Command "/opt/conda/bin/python3.8 train.py --num-epochs 10",
exit code: 1
This is my estimator:
import sagemaker
from sagemaker.pytorch import PyTorch
# Get the SageMaker execution role
role = sagemaker.get_execution_role()
print(role)
# Create a SageMaker Estimator
estimator = PyTorch(
entry_point='train.py', # Your entry point file
role=role, # IAM role obtained above
framework_version='1.10.0', # Update the version as necessary
py_version='py38', # Python version
instance_count=1, # Number of instances to use for training
instance_type='ml.p3.2xlarge', # Type of instance to use for training
hyperparameters={
'num-epochs': 10, # Matching the parameter in train.py
},
output_path='s3://sagemaker-score/output', # S3 location for output artifacts
debugger_hook_config=False, # Adjust based on whether you need the debugger hook
)
# The fit method should point to the S3 bucket and prefix where your training data is located.
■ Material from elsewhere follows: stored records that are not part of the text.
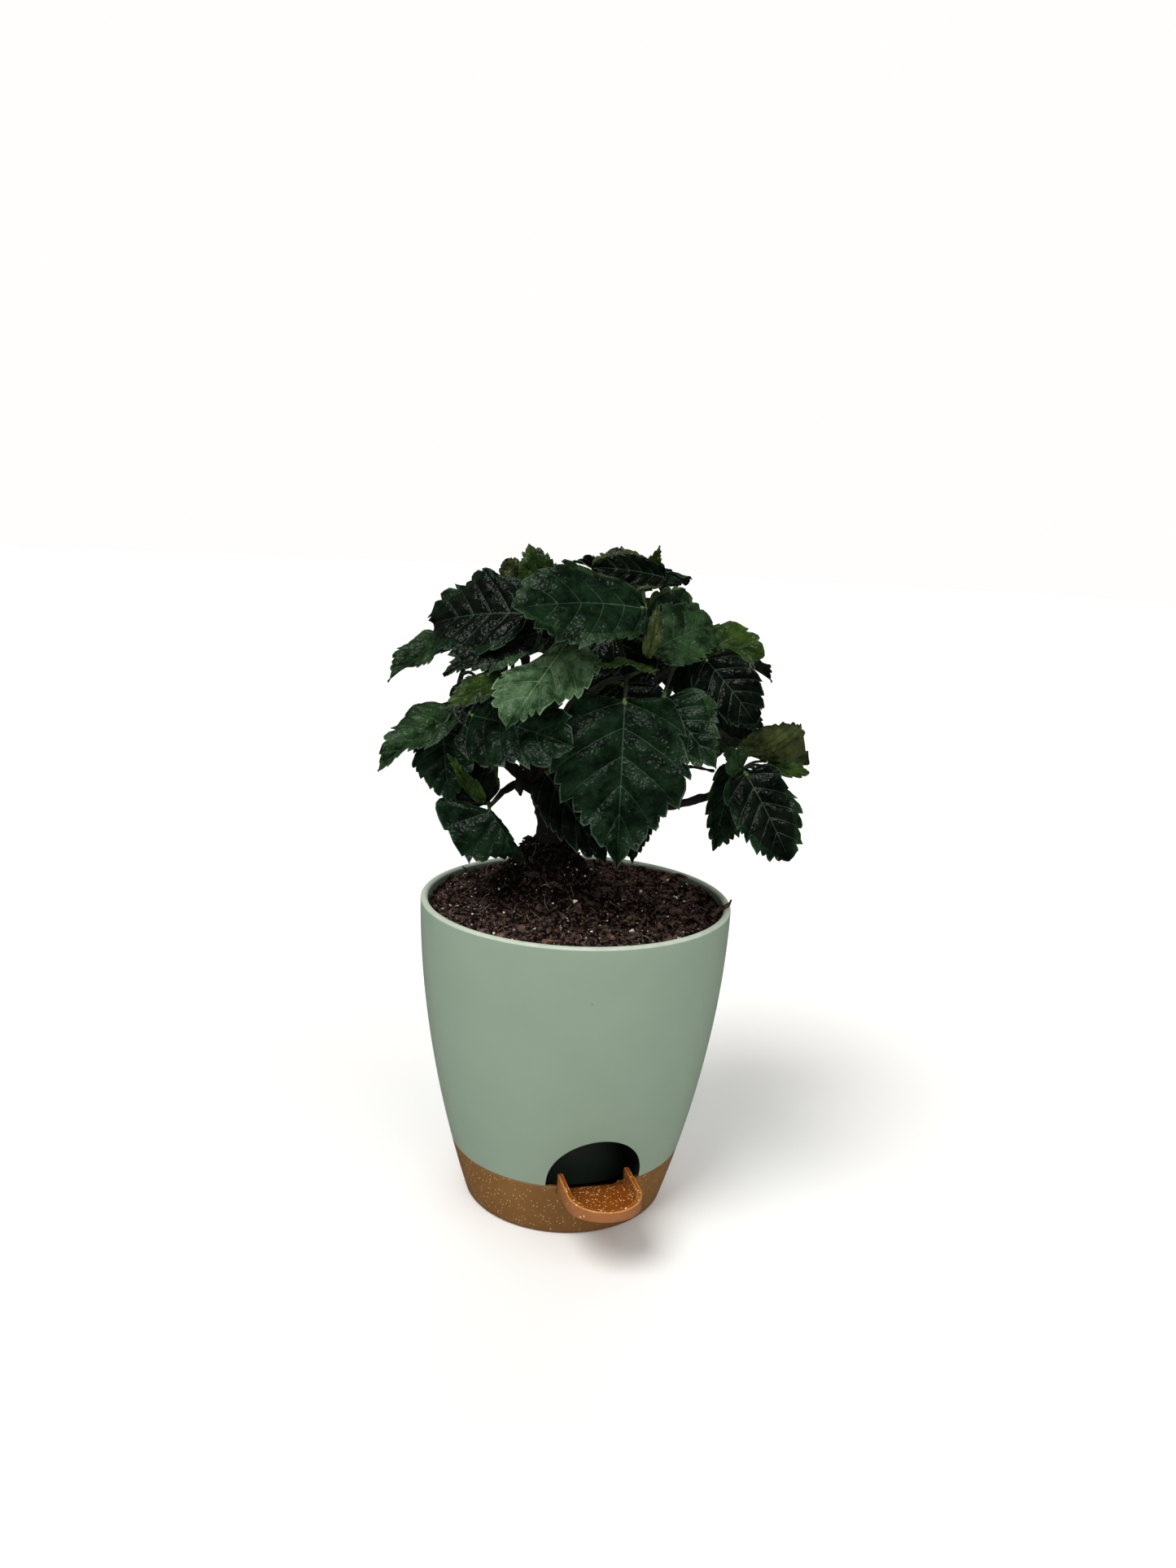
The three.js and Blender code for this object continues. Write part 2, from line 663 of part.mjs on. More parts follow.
// Grows the plant: the stem, then each bough cut clear of what is there, then each mass
function growPlant() {
  const plant = new THREE.Group();
  plant.rotation.z = plantTurn;
  const trunk = { ...stem, sides: 10, steps: 7 };
  plant.add(meshOf("stem", limb(stem.through, trunk).solid, barkBrown));
  let standing = limb(stem.through, trunk, seat).solid;
  const lines = {};
  for (const [name, bough] of Object.entries(boughs)) {
    const made = limb(bough.through, bough);
    lines[name] = made.line;
    plant.add(meshOf(name, largestPiece(made.solid.subtract(standing)), barkBrown));
    standing = standing.add(limb(bough.through, bough, seat).solid);
  }
  for (const [name, mass] of Object.entries(foliage)) {
    const grown = growFoliage(mass, lines[mass.bough], standing);
    plant.add(meshOf(name, grown, leafGreen));
    standing = standing.add(grown);
  }
  return plant;
}

const hibiscus = new THREE.Group();
hibiscus.add(
  meshOf("water_tray", waterTray(), bronzePlastic),
  meshOf("fill_spout", fillSpout(), caramelPlastic),
  meshOf("pot", potShell(), sagePlastic),
  meshOf("compost", compost(), compostBrown),
  growPlant(),
);

export default hibiscus;
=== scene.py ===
# %% [markdown]
# # A potted hibiscus, cell by cell
# The CAD frame already says where the planter, the stem, the boughs and the masses of
# foliage stand. This lesson dresses them: smooth mouldings for the planter, crumbly
# compost, rough bark, and leaves that each have their own teeth and veins.
# Every length of the plant is in millimetres and becomes metres at the last step, because
# the numbers are then the ones a gardener or a mould maker would use.

import math

import bmesh
import bpy
from mathutils import Matrix, Vector, noise
from mathutils.bvhtree import BVHTree


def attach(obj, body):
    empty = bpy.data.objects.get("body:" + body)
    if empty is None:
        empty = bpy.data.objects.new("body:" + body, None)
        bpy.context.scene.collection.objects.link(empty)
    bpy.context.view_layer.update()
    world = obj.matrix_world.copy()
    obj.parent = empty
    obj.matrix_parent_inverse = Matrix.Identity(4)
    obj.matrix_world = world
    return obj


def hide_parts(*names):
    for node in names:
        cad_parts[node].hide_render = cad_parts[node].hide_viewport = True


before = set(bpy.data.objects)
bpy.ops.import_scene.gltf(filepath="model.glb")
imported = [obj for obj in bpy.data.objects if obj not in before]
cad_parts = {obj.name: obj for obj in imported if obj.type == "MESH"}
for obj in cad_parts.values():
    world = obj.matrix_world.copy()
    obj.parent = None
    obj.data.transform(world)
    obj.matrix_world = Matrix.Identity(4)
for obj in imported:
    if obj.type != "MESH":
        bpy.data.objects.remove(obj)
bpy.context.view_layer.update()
MM = 0.001
print("CAD nodes:", len(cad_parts))

# %% [markdown]
# ## Small helpers
# Colours are written as the sRGB hex values that a paint program shows. Blender's shaders
# work in linear light, so one function turns them over. Another adds a node with its
# settings and its inputs, which keeps each material to a few readable lines.
# Every pattern reads Object coordinates. Finished pieces all sit at the origin, so these
# are the same lengths as on the real plant, and a pattern's scale comes from a real size.

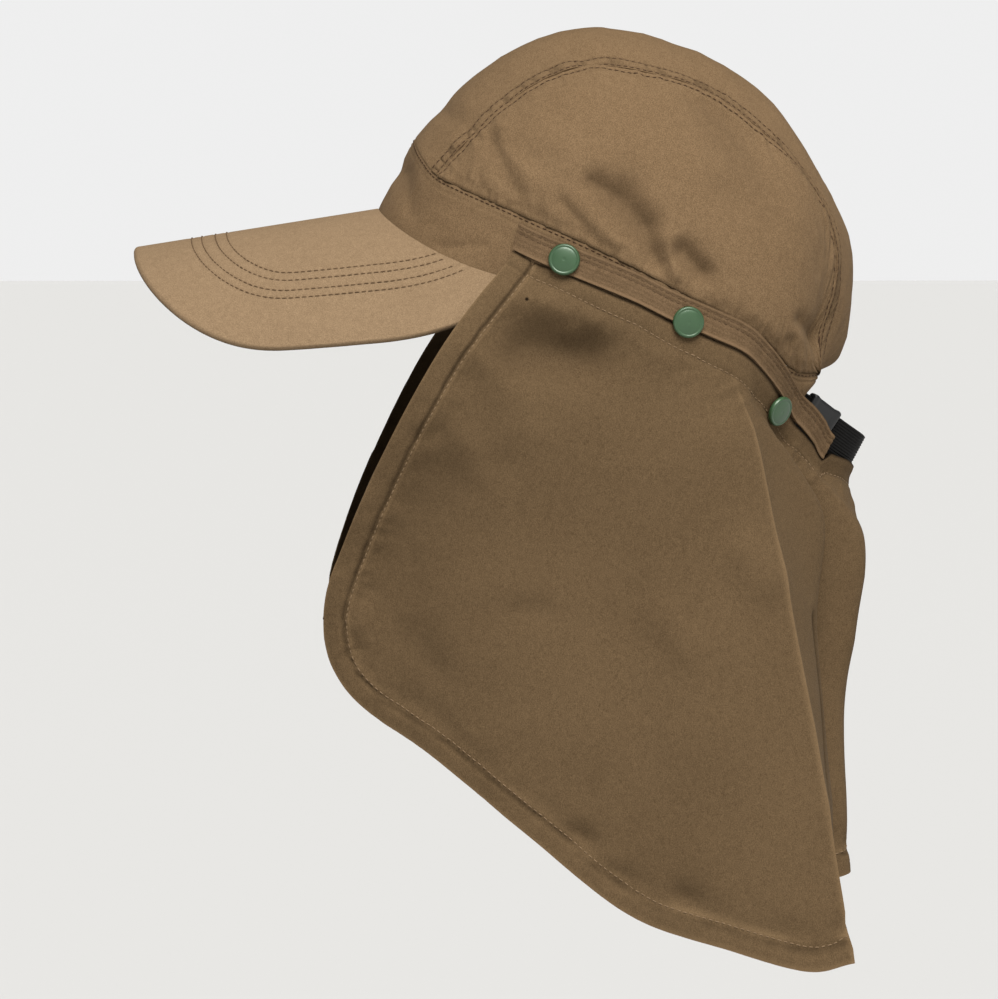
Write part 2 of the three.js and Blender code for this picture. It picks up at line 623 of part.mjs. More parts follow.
// Snap cap: a shallow enamelled dome with a rolled rim, flat behind. It stands off by as much as the
// cloth inside its rim comes forward.
function snap(name, row, side) {
  const profile = [
    new THREE.Vector2(0, 0),
    new THREE.Vector2(snapRadius * 0.93, 0),
    new THREE.Vector2(snapRadius, snapHeight * 0.3),
    new THREE.Vector2(snapRadius * 0.97, snapHeight * 0.62),
    new THREE.Vector2(snapRadius * 0.84, snapHeight * 0.78),
    new THREE.Vector2(snapRadius * 0.5, snapHeight * 0.94),
    new THREE.Vector2(0, snapHeight),
  ];
  const geometry = new THREE.LatheGeometry(profile, 18);
  const lean = THREE.MathUtils.degToRad(row.lean);
  const facing = hangPoint(row.station, side, row.rise, 0);
  const outwards = worn(facing.outX * Math.cos(lean), facing.outY * Math.cos(lean), Math.sin(lean));
  const middle = snapBed(row.station, side, row.rise);
  const nearby = 0.1; // stations
  const stationLength = snapBed(row.station + nearby, side, row.rise).distanceTo(middle) / nearby;
  const rimPoints = 12;
  const forward = Array.from({ length: rimPoints }, (_, i) => {
    const angle = (i / rimPoints) * 2 * Math.PI;
    const station = row.station + (snapRadius * Math.cos(angle)) / stationLength;
    return snapBed(station, side, row.rise + snapRadius * Math.sin(angle)).sub(middle).dot(outwards);
  });
  const made = mesh(name, geometry, snapColour);
  made.quaternion.setFromUnitVectors(new THREE.Vector3(0, 1, 0), outwards);
  made.position.copy(middle).addScaledVector(outwards, Math.max(0, ...forward) + layerGap);
  made.material.roughness = 0.35;
  return made;
}

// Webbing rows in millimetres.
function strapRowsInPlace() {
  return strapRows.map((row) => ({
    x: row.x * bandHalfWidth,
    y: row.y * bandHalfLength,
    z: row.z * crownHeight,
  }));
}

// Webbing across the rear opening, bowed outwards.
function rearStrap() {
  const rows = bothSides(strapRowsInPlace().reverse(), ["x"]);
  const surface = (along, up) => {
    const row = rowAt(rows, along * (rows.length - 1));
    return worn(row.x, row.y, row.z - strapWidth * (1 - up));
  };
  return mesh("rear_strap", wall(gridOf(surface, 32, 1), strapThickness, headCentre), strapColour);
}

// Slider: a flat sleeve round the webbing.
function strapBuckle() {
  const rows = strapRowsInPlace();
  const middle = rowAt(rows, buckleStation);
  const ahead = rowAt(rows, buckleStation + 0.5);
  const behind = rowAt(rows, buckleStation - 0.5);
  const innerDepth = strapThickness + 2 * layerGap;
  const innerHeight = strapWidth + 2 * layerGap;
  const ring = new THREE.Shape();
  roundedBox(ring, innerHeight + 2 * buckleWall, innerDepth + 2 * buckleWall, 1.1);
  const hole = new THREE.Path();
  roundedBox(hole, innerHeight, innerDepth, 0.3);
  ring.holes.push(hole);
  const drawn = { depth: buckleLength, bevelEnabled: false, curveSegments: 4 };
  const geometry = new THREE.ExtrudeGeometry(ring, drawn);
  geometry.translate(0, 0, -buckleLength / 2);
  const along = worn(ahead.x - behind.x, ahead.y - behind.y, ahead.z - behind.z).normalize();
  const upwards = worn(0, 0, 1);
  upwards.addScaledVector(along, -upwards.dot(along)).normalize();
  const outwards = along.clone().cross(upwards);
  const place = new THREE.Matrix4().makeBasis(upwards, outwards, along);
  geometry.applyMatrix4(place);
  const centre = worn(middle.x, middle.y, middle.z - strapWidth / 2);
  centre.addScaledVector(outwards, (-strapThickness / 2) * Math.sign(outwards.dot(centre)));
  geometry.translate(centre.x, centre.y, centre.z);
  const made = mesh("strap_buckle", geometry, strapColour);
  made.material.roughness = 0.4;
  return made;
}

// Outline of a rectangle with round corners about the origin.
function roundedBox(path, width, height, radius) {
  const x = width / 2;
  const y = height / 2;
  path.moveTo(radius - x, -y);
  path.lineTo(x - radius, -y);
  path.absarc(x - radius, radius - y, radius, -Math.PI / 2, 0);
  path.lineTo(x, y - radius);
  path.absarc(x - radius, y - radius, radius, 0, Math.PI / 2);
  path.lineTo(radius - x, y);
  path.absarc(radius - x, y - radius, radius, Math.PI / 2, Math.PI);
  path.lineTo(-x, radius - y);
  path.absarc(radius - x, radius - y, radius, Math.PI, 1.5 * Math.PI);
}

const cap = new THREE.Group();
cap.add(headbandPanel(), centrePanel(), peak(), cape(), rearStrap(), strapBuckle());
for (const [word, side] of [["left", 1], ["right", -1]]) {
  cap.add(sidePanel(`side_panel_${word}`, side), snapTape(`snap_tape_${word}`, side));
  snapRows.forEach((row, index) => cap.add(snap(`snap_${word}_${index + 1}`, row, side)));
}

export default cap;
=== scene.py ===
import math

import bpy
import numpy as np
from mathutils import Matrix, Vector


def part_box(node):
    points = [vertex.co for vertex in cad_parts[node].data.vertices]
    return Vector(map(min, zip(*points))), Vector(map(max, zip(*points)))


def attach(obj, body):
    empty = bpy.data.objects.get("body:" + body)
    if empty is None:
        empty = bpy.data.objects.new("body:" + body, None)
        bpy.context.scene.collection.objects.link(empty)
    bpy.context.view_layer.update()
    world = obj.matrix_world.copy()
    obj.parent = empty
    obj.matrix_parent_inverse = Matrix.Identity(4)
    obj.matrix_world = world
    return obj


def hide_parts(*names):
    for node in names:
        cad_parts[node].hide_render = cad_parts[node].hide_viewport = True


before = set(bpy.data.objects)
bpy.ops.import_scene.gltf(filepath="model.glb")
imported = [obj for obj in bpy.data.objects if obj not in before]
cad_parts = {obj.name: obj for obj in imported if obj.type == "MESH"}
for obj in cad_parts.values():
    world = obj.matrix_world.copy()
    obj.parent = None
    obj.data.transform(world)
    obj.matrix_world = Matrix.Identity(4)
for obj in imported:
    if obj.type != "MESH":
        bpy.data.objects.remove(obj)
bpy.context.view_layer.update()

# Front band: a doubled strip of woven polyamide that goes round the head opening. It is sewn to the
# crown's panels along its top edge with a row of stitches, and rises over the rear opening as an
# arch. The cap is worn tipped back, so the band's own plane dips towards the neck.
MM = 0.001
WORN_TILT = math.radians(28)
BAND_HALF_WIDTH = 80 * MM
BAND_HALF_LENGTH = 109.5 * MM
BAND_PLAN_POWER = 2.3
SEAM_HALF_WIDTH = 79 * MM
SEAM_HALF_LENGTH = 98 * MM
SEAM_CENTRE = -12 * MM
CROWN_HEIGHT = 115 * MM
PANEL_THICKNESS = 1.6 * MM
BAND_TUCK = 1.2 * MM
SEAM_GAP = 0.08 * MM
LAYER_GAP = 0.35 * MM
PEAK_ARCH_RADIUS = 94 * MM
PEAK_PITCH = math.radians(9)
PEAK_CREST_RISE = 49.5 * MM
PEAK_CREST_ROOT = -98 * MM
FRONT_SEAM_HEIGHTS = [0.262, 0.235, 0.202, 0.17, 0.169, 0.176, 0.184, 0.195, 0.203]
# x, y and z of the band's edge, then of its seam
REAR_BAND_ROWS = [
    (0.995, 0.155, 0, 0.983, 0.055, 0.204),
    (0.969, 0.306, 0.004, 0.963, 0.219, 0.205),
    (0.912, 0.42, 0.017, 0.912, 0.356, 0.203),
    (0.8, 0.507, 0.044, 0.831, 0.461, 0.191),
    (0.675, 0.589, 0.044, 0.731, 0.557, 0.16),
    (0.562, 0.668, 0.06, 0.625, 0.63, 0.162),
    (0.481, 0.7, 0.13, 0.469, 0.697, 0.194),
    (0.25, 0.713, 0.131, 0.244, 0.717, 0.196),
    (0, 0.719, 0.129, 0, 0.728, 0.195),
]


def smooth(table, place):
    """Rows of a table at places between them: on each column a cubic whose slope at a row is half
    the difference of its two neighbours."""
    last = len(table) - 1
    first = np.clip(np.floor(place).astype(int), 0, last - 1)
    t = (place - first)[..., None]
    start, end = table[first], table[first + 1]
    before = np.where((first > 0)[..., None], table[np.maximum(first - 1, 0)], 2 * start - end)
    after = np.where((first + 1 < last)[..., None], table[np.minimum(first + 2, last)], 2 * end - start)
    slope_in, slope_out, rise = (end - before) / 2, (after - start) / 2, end - start
    square, cube = 3 * rise - 2 * slope_in - slope_out, slope_in + slope_out - 2 * rise
    return start + t * (slope_in + t * (square + t * cube))


def blend(start, end, share):
    """start + (end - start) share."""
    return start + (end - start) * share


def worn(points):
    """The cap's own frame as it is worn: y cos + z sin goes backwards, z cos - y sin goes up."""
    x, y, z = np.moveaxis(points, -1, 0)
    sine, cosine = math.sin(WORN_TILT), math.cos(WORN_TILT)
    return np.stack([x, y * cosine + z * sine, z * cosine - y * sine], axis=-1)


def oval(half_width, half_length, power, share):
    """x = width sin(angle)^(2/power), y = -length cos(angle)^(2/power), with share of a right angle."""
    angle = share * math.pi / 2
    across = half_width * np.sin(angle) ** (2 / power)
    return across, -half_length * np.maximum(np.cos(angle), 0) ** (2 / power)


def peak_over_floor(x, y, depth):
    """Height of the peak's arched face above the band's plane: crest height less the arch's fall,
    where the fall is radius - sqrt(radius squared - x squared)."""
    slope, sine, cosine = math.tan(PEAK_PITCH), math.sin(WORN_TILT), math.cos(WORN_TILT)
    radius = PEAK_ARCH_RADIUS - depth
    crest = PEAK_CREST_RISE - depth - slope * PEAK_CREST_ROOT + (slope * cosine + sine) * y
    return (crest - radius + np.sqrt(radius**2 - x**2)) / (cosine - slope * sine)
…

estimator.fit({'training': 's3://sagemaker-studio-v6q9hsuoomd/labeled/'})
This is the relevant part of train that performs the imports:
import argparse
import os
import sys
import torch
import torch.optim as optim
from torch.utils.data import DataLoader, random_split
from sklearn.metrics import mean_absolute_error
from torch.optim.lr_scheduler import ReduceLROnPlateau
# Parse arguments passed to the script
def parse_arguments():
parser = argparse.ArgumentParser()
# SageMaker Container environment
parser.add_argument('--model-dir', type=str, default=os.environ.get('SM_MODEL_DIR'))
parser.add_argument('--data-dir', type=str, default=os.environ.get('SM_CHANNEL_TRAINING'))
parser.add_argument('--num-epochs', type=int, default=10)
return parser.parse_args()
def main(args):
# Log the current working directory and files at the start
print("Starting training script...")
print("Current working directory at start: ", os.getcwd())
print("Files in current directory at start: ", os.listdir('.'))
# Determine the device to run the model on (GPU or CPU)
device = torch.device("cuda" if torch.cuda.is_available() else "cpu")
# The extracted_model_path should point to the directory containing your model.py and dataloader.py
# This is set by SageMaker when the 'source_dir' is specified in the Estimator
extracted_model_path = '/opt/ml/code/scripts' # Adjusted to point to the 'scripts' subfolder
# Insert the path so the Python interpreter knows where to find your modules
sys.path.insert(0, extracted_model_path)
# Log the current working directory and files before imports
print("Before imports...")
print("Current working directory: ", os.getcwd())
print("Files in current directory: ", os.listdir('.'))
# Import dataloader and model from the 'scripts' subfolder after setting the correct sys.path
from my_dataloader import load_enhanced_data_dataset
from my_model import PhotoQualityNet
What can I do to get my job to run correctly with the imported files?
I've tried:
Moving the imported files from the root directory to a subfolder. Renaming the files. Defining source_dir in the estimator. Validating the right permissions are on my AWS roles. What am I missing?